Civil Partnerships Amendment Bill 2009 (No 2)

Mr Corbell, pursuant to notice, by leave, presented the bill, its explanatory statement and a Human Rights Act compatibility statement.

Title read by Clerk.

MR CORBELL (Molonglo—Attorney-General, Minister for the Environment, Climate Change and Water, Minister for Energy and Minister for Police and Emergency Services) (10.19): I move:

That this bill be agreed to in principle.

The last bill to amend the Civil Partnerships Act was presented in this Assembly on 26 August this year. That bill restored to the act all the provisions relating to the legal recognition of ceremonies as a means of entering into a civil partnership that had been removed by the government in 2008 to avoid disallowance of the act by the commonwealth.

The Labor government supported the bill that was presented earlier this year. It was, after all, a significant component of the government’s original legislation presented in 2006 and was removed under duress in order to secure the survival of the remainder of our amendments. In supporting the 2009 bill, the government also proposed a number of small but significant amendments aimed at further distancing the Civil Partnerships Act from any argument that it is inconsistent with the commonwealth Marriage Act or mimics marriage.

When Labor and the Greens passed this bill on 11 November this year, the commonwealth government had already flagged that its position in relation to these matters was unchanged. As a result, discussions began immediately and on Friday, 27 November this year, I was able to confirm that the government had reached an agreement with the commonwealth on these matters. This bill therefore reflects those amendments achieved through that negotiation. These are amendments that the government would have preferred not to make. Our position is that the act in its current form meets all of the legal concerns that have been raised by the commonwealth in relation to civil partnerships.

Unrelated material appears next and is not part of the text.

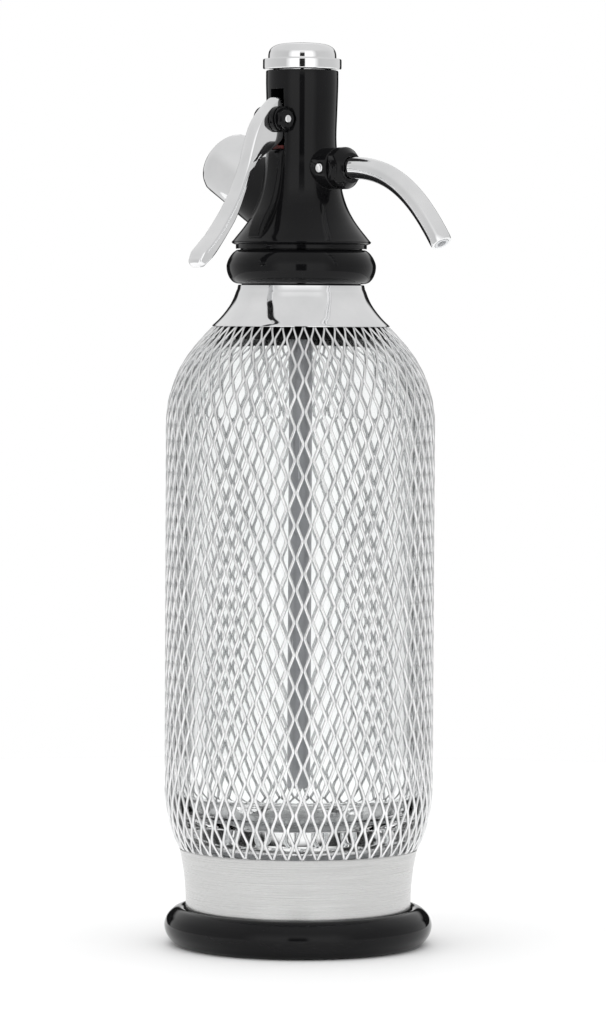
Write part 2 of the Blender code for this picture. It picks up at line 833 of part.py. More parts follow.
def make_lever_pin(parts):
    """The lever's pin, with a low head on the left and its end through the nut on the right."""
    end = EAR_X + 3.8
    head_low = EAR_X + GAP
    head_high = head_low + 1.3
    edge = 0.4
    profile = [
        (0.0, end),
        (PIVOT_R - edge, end),
        (PIVOT_R, end - edge),
        (PIVOT_R, -head_low),
        (PIN_HEAD_R, -head_low),
        (PIN_HEAD_R, -head_high + edge),
        (PIN_HEAD_R - edge, -head_high),
        (0.0, -head_high),
    ]
    return on_pivot(solid_turned("lever_pin", parts, profile, COARSE))


def make_pivot_washer(parts):
    low = EAR_X + GAP
    return on_pivot(
        washer("pivot_washer", parts, PIVOT_R + GAP, NUT_R - 0.2, low, low + WASHER_THICK, COARSE)
    )


def make_pivot_nut(parts, helpers):
    """A hexagon nut with its outer corners chamfered."""
    low = EAR_X + GAP + WASHER_THICK + GAP
    high = low + NUT_THICK
    profile = [(0.0, high), (NUT_R, high), (NUT_R, low), (0.0, low)]
    nut = solid_turned("pivot_nut", parts, profile, 6)
    nut.modifiers["Turn"].use_smooth_shade = False
    chamfer_profile = [
        (0.0, high + 0.2),
        (NUT_R - 0.6, high + 0.2),
        (NUT_R + 0.1, high - 0.5),
        (NUT_R + 0.1, low - 1.0),
        (0.0, low - 1.0),
    ]
    chamfer = on_pivot(solid_turned("nut_chamfer", helpers, chamfer_profile, COARSE))
    combine(nut, chamfer, "INTERSECT")
    cut(nut, on_pivot(rod("nut_hole", helpers, PIVOT_R + 0.2, low - 1.0, high + 1.0, COARSE)))
    return on_pivot(nut)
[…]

There is, however, a need to be pragmatic in the way we address this debate. The commonwealth government has, in good faith, proposed a number of changes that address its remaining concerns, both legal and political, about the perceived impact of the Civil Partnerships Act on the Marriage Act and the institution of marriage. I believe that the commonwealth itself wishes to avoid a disagreement with the territory on this matter and therefore the government has taken the decision that we needed to hear its arguments and engage in those discussions in good faith.